As for mixing the salt with the water. You can do it with a brand new trash can. You can mix the salt and water that way. Or the most recent way I've seen people do is mix it in the tank with nothing in there. You don't want nothing in there because the salt my settle on the rocks are in the sand when your tring to mix it. 


As for what you should add first if its argonite you will want to rinse it real good before putting in as the depris that is left in the sand will float around in the good water. I best way I heard to do it is stack the rock first then add the sand that way there will be no dead spots in the sand. If you have trouble doing it this way you can add the sand then start to stack the rock work, the sand will give stability to your rock work while your stacking.


----------



## pescao (Sep 21, 2006)

you think that i should rinse the sand??? that stuff (aragonite) came in bags, with deadlines and everything...

i read that what i should clean is the rock...

but let me ask you: how would you add the sand so that it wont harm the living things in the rock?


----------



## usmc121581 (Jul 31, 2006)

If its live sand you do not need to rinse but the argonite you will because they is a powdery film on the particles. If you were just to add the sand without cleaning it first you would have a cloudy tank for a while, and every time you touch the sand you will kick up some more and the tank will get cloudy. Don't worry the sand will not harm the living things on the rock.

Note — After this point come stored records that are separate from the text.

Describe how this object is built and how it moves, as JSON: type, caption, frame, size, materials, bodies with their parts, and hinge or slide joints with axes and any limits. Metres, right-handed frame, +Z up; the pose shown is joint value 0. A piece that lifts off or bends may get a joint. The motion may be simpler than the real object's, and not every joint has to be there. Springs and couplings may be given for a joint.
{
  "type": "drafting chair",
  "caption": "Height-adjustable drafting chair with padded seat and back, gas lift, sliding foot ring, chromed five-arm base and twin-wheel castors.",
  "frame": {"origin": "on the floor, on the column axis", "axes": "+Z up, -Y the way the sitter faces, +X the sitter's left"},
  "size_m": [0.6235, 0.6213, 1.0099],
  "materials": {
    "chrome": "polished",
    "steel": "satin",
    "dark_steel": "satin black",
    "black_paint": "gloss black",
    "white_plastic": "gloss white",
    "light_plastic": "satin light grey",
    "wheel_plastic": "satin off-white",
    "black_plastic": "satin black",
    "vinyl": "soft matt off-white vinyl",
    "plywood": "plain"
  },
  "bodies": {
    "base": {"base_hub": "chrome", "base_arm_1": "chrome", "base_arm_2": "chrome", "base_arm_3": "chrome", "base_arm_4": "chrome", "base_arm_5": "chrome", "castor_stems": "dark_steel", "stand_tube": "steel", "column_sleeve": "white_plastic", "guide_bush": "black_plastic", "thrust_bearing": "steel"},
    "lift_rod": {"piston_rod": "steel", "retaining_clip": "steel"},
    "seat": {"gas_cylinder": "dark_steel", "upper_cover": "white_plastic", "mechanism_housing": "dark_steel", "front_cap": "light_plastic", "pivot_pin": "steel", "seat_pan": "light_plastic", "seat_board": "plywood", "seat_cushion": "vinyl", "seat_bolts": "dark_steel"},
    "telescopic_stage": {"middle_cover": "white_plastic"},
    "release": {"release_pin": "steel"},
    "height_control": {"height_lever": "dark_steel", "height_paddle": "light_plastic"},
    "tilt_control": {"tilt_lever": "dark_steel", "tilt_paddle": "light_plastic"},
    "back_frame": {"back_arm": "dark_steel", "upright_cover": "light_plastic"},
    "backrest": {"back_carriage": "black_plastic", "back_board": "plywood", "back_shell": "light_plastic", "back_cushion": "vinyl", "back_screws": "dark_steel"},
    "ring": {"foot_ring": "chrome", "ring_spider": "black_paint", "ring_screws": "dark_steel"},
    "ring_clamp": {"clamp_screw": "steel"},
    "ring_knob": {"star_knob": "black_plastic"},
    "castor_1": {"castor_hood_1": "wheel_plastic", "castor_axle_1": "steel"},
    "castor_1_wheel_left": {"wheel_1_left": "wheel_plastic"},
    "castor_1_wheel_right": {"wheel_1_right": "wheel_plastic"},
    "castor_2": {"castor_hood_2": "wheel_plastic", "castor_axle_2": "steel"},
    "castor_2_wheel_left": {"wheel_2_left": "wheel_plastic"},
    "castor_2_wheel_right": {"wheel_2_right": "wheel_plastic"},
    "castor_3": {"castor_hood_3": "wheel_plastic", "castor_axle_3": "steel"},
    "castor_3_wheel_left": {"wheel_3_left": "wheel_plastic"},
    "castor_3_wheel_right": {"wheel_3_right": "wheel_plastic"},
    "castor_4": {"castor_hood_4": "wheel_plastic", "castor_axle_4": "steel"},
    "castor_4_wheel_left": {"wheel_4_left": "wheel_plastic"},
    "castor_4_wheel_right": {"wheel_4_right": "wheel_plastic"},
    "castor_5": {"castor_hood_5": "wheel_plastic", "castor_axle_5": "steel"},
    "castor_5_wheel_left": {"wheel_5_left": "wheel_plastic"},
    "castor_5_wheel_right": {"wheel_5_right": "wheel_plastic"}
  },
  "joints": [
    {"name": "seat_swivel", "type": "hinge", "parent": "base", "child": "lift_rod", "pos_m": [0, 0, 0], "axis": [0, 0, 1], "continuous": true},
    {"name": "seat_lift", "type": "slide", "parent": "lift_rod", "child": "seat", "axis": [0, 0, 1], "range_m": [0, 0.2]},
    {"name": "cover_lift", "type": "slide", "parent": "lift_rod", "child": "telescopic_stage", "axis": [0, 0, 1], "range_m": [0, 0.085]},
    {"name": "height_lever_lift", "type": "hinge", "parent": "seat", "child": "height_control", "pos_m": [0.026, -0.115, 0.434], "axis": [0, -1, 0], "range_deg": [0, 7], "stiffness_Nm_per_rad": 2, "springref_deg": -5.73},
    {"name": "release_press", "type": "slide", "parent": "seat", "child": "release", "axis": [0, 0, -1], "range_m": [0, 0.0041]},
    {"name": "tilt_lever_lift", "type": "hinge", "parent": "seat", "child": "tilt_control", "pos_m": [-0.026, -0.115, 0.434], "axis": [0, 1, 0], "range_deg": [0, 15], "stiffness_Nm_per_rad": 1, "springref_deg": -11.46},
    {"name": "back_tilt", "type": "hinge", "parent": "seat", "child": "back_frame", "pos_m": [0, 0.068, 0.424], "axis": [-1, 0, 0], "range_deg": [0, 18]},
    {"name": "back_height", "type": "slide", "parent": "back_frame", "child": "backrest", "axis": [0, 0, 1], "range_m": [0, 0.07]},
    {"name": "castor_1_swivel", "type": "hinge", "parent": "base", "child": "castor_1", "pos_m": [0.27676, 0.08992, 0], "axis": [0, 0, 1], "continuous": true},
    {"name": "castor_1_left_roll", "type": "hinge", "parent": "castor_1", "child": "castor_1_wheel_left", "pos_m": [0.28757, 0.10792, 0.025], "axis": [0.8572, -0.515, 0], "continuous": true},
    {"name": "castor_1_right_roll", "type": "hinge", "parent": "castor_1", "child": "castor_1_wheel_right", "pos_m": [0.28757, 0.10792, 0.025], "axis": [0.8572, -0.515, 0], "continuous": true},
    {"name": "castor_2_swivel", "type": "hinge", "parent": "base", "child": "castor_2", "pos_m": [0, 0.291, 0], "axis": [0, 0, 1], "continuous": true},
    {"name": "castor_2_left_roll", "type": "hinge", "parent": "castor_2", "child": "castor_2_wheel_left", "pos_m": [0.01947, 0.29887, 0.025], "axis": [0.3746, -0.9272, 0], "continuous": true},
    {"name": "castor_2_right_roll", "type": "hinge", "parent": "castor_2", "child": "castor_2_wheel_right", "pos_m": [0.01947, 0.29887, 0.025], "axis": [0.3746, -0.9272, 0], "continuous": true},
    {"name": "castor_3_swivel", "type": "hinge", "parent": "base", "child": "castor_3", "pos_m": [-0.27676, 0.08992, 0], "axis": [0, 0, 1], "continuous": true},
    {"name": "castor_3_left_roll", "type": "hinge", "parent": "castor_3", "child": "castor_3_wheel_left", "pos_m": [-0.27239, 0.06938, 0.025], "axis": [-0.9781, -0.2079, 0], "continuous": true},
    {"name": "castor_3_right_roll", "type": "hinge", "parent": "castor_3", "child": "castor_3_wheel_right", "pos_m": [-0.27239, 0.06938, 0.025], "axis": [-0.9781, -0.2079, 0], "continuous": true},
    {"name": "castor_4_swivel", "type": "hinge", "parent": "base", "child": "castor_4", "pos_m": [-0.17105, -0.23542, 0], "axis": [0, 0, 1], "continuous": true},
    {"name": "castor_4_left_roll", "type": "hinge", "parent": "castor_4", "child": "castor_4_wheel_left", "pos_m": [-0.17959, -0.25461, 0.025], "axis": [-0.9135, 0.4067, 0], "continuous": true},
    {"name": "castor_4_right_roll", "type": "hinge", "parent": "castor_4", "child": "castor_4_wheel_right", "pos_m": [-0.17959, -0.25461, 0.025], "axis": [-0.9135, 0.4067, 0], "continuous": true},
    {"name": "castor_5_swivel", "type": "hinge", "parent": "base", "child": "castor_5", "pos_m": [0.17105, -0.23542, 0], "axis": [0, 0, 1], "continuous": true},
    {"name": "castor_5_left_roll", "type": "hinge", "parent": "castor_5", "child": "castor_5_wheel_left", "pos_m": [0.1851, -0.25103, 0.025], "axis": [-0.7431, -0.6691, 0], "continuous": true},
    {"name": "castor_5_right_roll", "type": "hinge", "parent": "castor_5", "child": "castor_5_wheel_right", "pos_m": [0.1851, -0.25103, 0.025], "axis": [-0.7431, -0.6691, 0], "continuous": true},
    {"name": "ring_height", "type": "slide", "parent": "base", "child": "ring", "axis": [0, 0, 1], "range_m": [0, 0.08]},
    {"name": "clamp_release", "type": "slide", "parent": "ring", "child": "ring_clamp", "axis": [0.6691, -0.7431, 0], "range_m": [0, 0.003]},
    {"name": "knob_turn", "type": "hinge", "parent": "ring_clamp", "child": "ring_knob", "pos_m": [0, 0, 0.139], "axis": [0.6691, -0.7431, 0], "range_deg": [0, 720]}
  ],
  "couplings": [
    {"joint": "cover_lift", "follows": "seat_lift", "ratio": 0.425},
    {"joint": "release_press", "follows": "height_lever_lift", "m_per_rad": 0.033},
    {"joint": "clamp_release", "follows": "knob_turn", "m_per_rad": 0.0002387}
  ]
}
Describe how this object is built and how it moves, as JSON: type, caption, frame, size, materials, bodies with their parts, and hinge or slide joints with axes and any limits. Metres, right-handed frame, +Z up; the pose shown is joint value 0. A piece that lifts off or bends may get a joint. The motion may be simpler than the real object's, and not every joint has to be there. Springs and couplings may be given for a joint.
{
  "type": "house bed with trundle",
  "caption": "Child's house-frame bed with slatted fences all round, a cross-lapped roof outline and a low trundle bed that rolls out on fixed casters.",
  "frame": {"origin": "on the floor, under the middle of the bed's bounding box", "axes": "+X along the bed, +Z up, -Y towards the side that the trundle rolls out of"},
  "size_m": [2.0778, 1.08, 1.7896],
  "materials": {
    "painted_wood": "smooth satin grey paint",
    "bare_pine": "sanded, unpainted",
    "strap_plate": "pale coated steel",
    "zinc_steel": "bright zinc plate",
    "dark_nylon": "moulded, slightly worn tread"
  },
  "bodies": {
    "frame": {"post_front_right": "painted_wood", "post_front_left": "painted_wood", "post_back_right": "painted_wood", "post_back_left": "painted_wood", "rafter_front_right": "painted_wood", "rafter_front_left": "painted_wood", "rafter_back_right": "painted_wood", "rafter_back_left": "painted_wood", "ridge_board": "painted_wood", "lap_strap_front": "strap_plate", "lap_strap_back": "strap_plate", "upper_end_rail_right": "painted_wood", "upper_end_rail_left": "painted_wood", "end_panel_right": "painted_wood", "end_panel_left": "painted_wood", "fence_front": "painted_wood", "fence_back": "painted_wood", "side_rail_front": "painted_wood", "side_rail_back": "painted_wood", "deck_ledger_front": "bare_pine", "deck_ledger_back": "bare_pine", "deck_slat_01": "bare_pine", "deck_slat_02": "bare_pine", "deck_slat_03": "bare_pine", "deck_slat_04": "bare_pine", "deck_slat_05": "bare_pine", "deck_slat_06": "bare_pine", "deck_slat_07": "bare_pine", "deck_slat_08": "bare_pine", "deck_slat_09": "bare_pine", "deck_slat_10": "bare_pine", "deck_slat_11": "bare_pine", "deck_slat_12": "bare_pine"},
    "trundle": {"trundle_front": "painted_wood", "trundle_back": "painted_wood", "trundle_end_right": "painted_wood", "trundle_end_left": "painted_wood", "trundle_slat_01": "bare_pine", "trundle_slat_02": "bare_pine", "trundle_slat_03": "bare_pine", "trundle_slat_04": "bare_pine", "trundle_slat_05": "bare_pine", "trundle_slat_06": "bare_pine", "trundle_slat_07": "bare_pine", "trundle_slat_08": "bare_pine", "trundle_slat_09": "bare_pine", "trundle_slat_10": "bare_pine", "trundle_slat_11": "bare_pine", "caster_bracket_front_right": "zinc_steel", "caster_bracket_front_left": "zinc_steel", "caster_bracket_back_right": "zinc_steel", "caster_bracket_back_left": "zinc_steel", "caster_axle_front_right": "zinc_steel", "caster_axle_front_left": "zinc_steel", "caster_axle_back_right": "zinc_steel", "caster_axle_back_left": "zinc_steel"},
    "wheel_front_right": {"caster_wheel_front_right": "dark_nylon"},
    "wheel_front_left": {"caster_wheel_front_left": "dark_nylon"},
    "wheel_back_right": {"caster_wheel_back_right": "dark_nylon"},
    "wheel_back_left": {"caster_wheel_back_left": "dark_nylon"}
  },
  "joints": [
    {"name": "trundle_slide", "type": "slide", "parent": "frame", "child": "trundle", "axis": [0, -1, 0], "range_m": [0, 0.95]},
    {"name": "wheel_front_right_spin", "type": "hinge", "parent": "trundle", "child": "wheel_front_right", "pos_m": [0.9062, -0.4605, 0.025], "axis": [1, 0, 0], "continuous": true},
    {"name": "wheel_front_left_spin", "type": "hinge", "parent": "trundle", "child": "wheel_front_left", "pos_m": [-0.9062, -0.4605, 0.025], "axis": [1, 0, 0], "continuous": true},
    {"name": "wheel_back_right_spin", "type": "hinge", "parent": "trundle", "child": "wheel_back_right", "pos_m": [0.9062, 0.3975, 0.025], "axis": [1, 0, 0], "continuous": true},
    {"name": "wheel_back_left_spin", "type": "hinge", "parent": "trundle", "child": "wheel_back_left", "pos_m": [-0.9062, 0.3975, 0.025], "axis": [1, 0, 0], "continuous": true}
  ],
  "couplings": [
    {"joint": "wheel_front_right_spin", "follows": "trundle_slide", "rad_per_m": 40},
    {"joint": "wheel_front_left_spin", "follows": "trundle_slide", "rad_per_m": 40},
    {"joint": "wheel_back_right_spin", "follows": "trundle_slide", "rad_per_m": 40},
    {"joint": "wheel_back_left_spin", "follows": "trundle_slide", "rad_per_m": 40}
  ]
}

> with deadlines and everything


What do you mean by this?




> i read that what i should clean is the rock


If the rock is live rock its good to cure it, most LFS that I go to get the rock cured already, some fish stores will cure the rock themselves or won't do anything with it. Ask if the rock is cured or not. If its not its good to do it before putting in your tank. Also look for black spots on the live rock this is a indicaytion that that part of the rock is not living anymore. Take a wire brush and brush it off because that spot could raise your ammonia, also when picking out rock make sure it doesn't smell like death, this could be very bad for the tank.


----------



## pescao (Sep 21, 2006)

OK
The sand is live sand.
The rock I think it is cured, but since the tank is new i guess i'll cure it in the tank...
thank you for the answers...

another thing... how do i get the hang-on overflow box to work? i mean how do i get the water in the box inside the tank to flow into the box outside the tank and then into the wet/dry??? i have a curved tube, but i got no idea how to make this thing work...


----------



## usmc121581 (Jul 31, 2006)

Take a piece of air hose and insert it into the u tube and suck the air out. When the water starts to flow remove the tube. But do not let air back through the air tube or it will stop.


----------



## pescao (Sep 21, 2006)

nice!!!
i got it, i'll try tonight.
thank you man...

didn't i have to drill a hole in that tube to prevent an overflow??


----------



## Melissa (Nov 28, 2006)

drilling a hole in that curved tube will stop the syphen from working.


----------



## usmc121581 (Jul 31, 2006)

Not in the curved tube, but in the PVC pipe coming back from your sump.


----------